(Goal of the exercise) Write out the whole listing again, exactly.

(Material)
Start

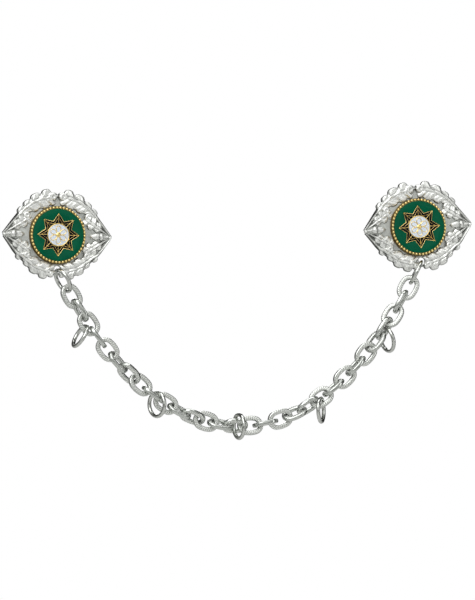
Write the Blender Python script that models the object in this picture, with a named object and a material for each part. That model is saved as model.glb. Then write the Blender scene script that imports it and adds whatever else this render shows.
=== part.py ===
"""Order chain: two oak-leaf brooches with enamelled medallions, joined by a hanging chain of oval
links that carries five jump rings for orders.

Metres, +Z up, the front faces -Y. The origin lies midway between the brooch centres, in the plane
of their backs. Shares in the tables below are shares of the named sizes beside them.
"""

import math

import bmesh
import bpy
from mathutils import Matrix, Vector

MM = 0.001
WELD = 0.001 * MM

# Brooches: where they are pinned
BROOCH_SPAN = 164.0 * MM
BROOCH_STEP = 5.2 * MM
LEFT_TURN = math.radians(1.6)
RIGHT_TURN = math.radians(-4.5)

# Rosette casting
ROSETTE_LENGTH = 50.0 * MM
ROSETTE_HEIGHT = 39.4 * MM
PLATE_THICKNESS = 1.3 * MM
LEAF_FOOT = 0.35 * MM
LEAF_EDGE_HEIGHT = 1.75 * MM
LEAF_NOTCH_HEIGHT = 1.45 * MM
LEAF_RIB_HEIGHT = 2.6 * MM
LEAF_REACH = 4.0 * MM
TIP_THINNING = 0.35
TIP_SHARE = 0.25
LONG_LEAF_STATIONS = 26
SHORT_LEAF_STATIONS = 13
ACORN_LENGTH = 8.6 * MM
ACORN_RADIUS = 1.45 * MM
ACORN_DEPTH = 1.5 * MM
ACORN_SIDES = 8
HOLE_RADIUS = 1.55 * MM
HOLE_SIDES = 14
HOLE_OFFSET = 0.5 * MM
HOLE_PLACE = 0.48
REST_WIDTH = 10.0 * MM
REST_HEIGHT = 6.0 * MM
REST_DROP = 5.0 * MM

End

(Response to this exercise)
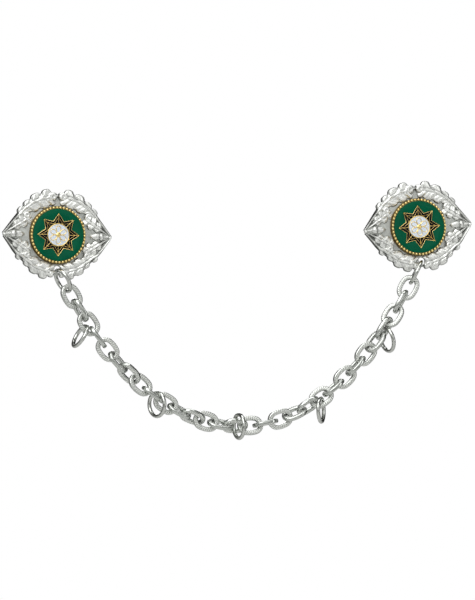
Write the Blender Python script that models the object in this picture, with a named object and a material for each part. That model is saved as model.glb. Then write the Blender scene script that imports it and adds whatever else this render shows.
=== part.py ===
"""Order chain: two oak-leaf brooches with enamelled medallions, joined by a hanging chain of oval
links that carries five jump rings for orders.

Metres, +Z up, the front faces -Y. The origin lies midway between the brooch centres, in the plane
of their backs. Shares in the tables below are shares of the named sizes beside them.
"""

import math

import bmesh
import bpy
from mathutils import Matrix, Vector

MM = 0.001
WELD = 0.001 * MM

# Brooches: where they are pinned
BROOCH_SPAN = 164.0 * MM
BROOCH_STEP = 5.2 * MM
LEFT_TURN = math.radians(1.6)
RIGHT_TURN = math.radians(-4.5)

# Rosette casting
ROSETTE_LENGTH = 50.0 * MM
ROSETTE_HEIGHT = 39.4 * MM
PLATE_THICKNESS = 1.3 * MM
LEAF_FOOT = 0.35 * MM
LEAF_EDGE_HEIGHT = 1.75 * MM
LEAF_NOTCH_HEIGHT = 1.45 * MM
LEAF_RIB_HEIGHT = 2.6 * MM
LEAF_REACH = 4.0 * MM
TIP_THINNING = 0.35
TIP_SHARE = 0.25
LONG_LEAF_STATIONS = 26
SHORT_LEAF_STATIONS = 13
ACORN_LENGTH = 8.6 * MM
ACORN_RADIUS = 1.45 * MM
ACORN_DEPTH = 1.5 * MM
ACORN_SIDES = 8
HOLE_RADIUS = 1.55 * MM
HOLE_SIDES = 14
HOLE_OFFSET = 0.5 * MM
HOLE_PLACE = 0.48
REST_WIDTH = 10.0 * MM
REST_HEIGHT = 6.0 * MM
REST_DROP = 5.0 * MM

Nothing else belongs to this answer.